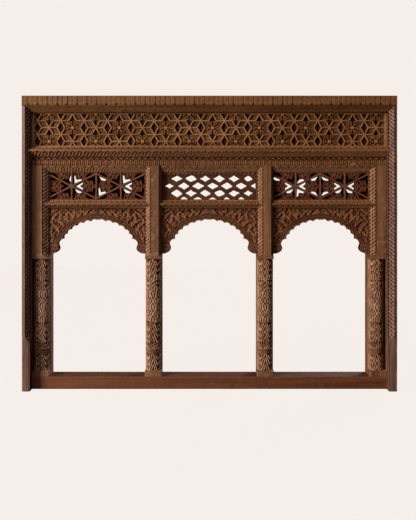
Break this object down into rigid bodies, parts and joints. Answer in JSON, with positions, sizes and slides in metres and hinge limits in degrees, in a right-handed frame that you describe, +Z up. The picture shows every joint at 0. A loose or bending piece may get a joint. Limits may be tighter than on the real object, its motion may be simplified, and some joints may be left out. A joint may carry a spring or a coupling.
{
  "type": "jharokha window frame",
  "caption": "Carved wooden window frame: cusped arches between carved columns, pierced screens over them, a carved frieze and moulded rails, ready to set in a wall or stand.",
  "frame": {"origin": "on the floor plane, in the middle of the frame's width and depth, under the sill", "axes": "+X along the width to the viewer's right, +Y through the frame away from the carved face, +Z up"},
  "size_m": [1.65, 0.15, 1.3],
  "materials": {
    "head_wood": "old carved teak, dry and weathered",
    "jamb_wood": "old carved teak, worn grey-brown",
    "frieze_wood": "old carved teak, warm brown, dry",
    "rail_wood": "old carved teak, dark purple-brown",
    "post_wood": "old carved teak, handled and dull",
    "panel_wood": "old carved teak, red-brown",
    "sill_wood": "old teak, redder and smoother, worn"
  },
  "bodies": {
    "root": {"head_rail": "head_wood", "jamb_left": "jamb_wood", "jamb_right": "jamb_wood", "frieze_panel": "frieze_wood", "upper_moulding": "rail_wood", "lintel": "rail_wood", "post_left": "post_wood", "post_centre_left": "post_wood", "post_centre_right": "post_wood", "post_right": "post_wood", "sill": "sill_wood", "jali_left": "panel_wood", "transom_left": "rail_wood", "spandrel_left_bay_left_half": "panel_wood", "spandrel_left_bay_right_half": "panel_wood", "jali_centre": "panel_wood", "transom_centre": "rail_wood", "spandrel_centre_bay_left_half": "panel_wood", "spandrel_centre_bay_right_half": "panel_wood", "jali_right": "panel_wood", "transom_right": "rail_wood", "spandrel_right_bay_left_half": "panel_wood", "spandrel_right_bay_right_half": "panel_wood"}
  },
  "joints": []
}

──────────

* WHAT IS EXPECTED *
Word for word, write out the data.

* THE OUTPUT *
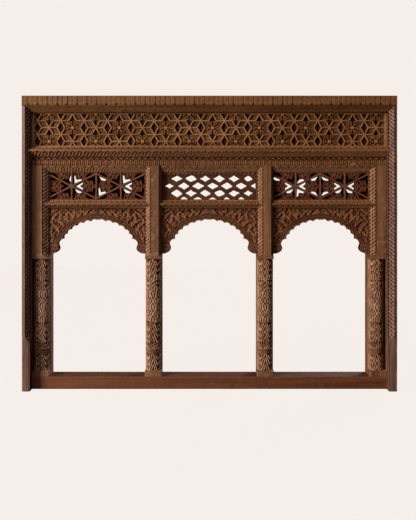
Break this object down into rigid bodies, parts and joints. Answer in JSON, with positions, sizes and slides in metres and hinge limits in degrees, in a right-handed frame that you describe, +Z up. The picture shows every joint at 0. A loose or bending piece may get a joint. Limits may be tighter than on the real object, its motion may be simplified, and some joints may be left out. A joint may carry a spring or a coupling.
{
  "type": "jharokha window frame",
  "caption": "Carved wooden window frame: cusped arches between carved columns, pierced screens over them, a carved frieze and moulded rails, ready to set in a wall or stand.",
  "frame": {"origin": "on the floor plane, in the middle of the frame's width and depth, under the sill", "axes": "+X along the width to the viewer's right, +Y through the frame away from the carved face, +Z up"},
  "size_m": [1.65, 0.15, 1.3],
  "materials": {
    "head_wood": "old carved teak, dry and weathered",
    "jamb_wood": "old carved teak, worn grey-brown",
    "frieze_wood": "old carved teak, warm brown, dry",
    "rail_wood": "old carved teak, dark purple-brown",
    "post_wood": "old carved teak, handled and dull",
    "panel_wood": "old carved teak, red-brown",
    "sill_wood": "old teak, redder and smoother, worn"
  },
  "bodies": {
    "root": {"head_rail": "head_wood", "jamb_left": "jamb_wood", "jamb_right": "jamb_wood", "frieze_panel": "frieze_wood", "upper_moulding": "rail_wood", "lintel": "rail_wood", "post_left": "post_wood", "post_centre_left": "post_wood", "post_centre_right": "post_wood", "post_right": "post_wood", "sill": "sill_wood", "jali_left": "panel_wood", "transom_left": "rail_wood", "spandrel_left_bay_left_half": "panel_wood", "spandrel_left_bay_right_half": "panel_wood", "jali_centre": "panel_wood", "transom_centre": "rail_wood", "spandrel_centre_bay_left_half": "panel_wood", "spandrel_centre_bay_right_half": "panel_wood", "jali_right": "panel_wood", "transom_right": "rail_wood", "spandrel_right_bay_left_half": "panel_wood", "spandrel_right_bay_right_half": "panel_wood"}
  },
  "joints": []
}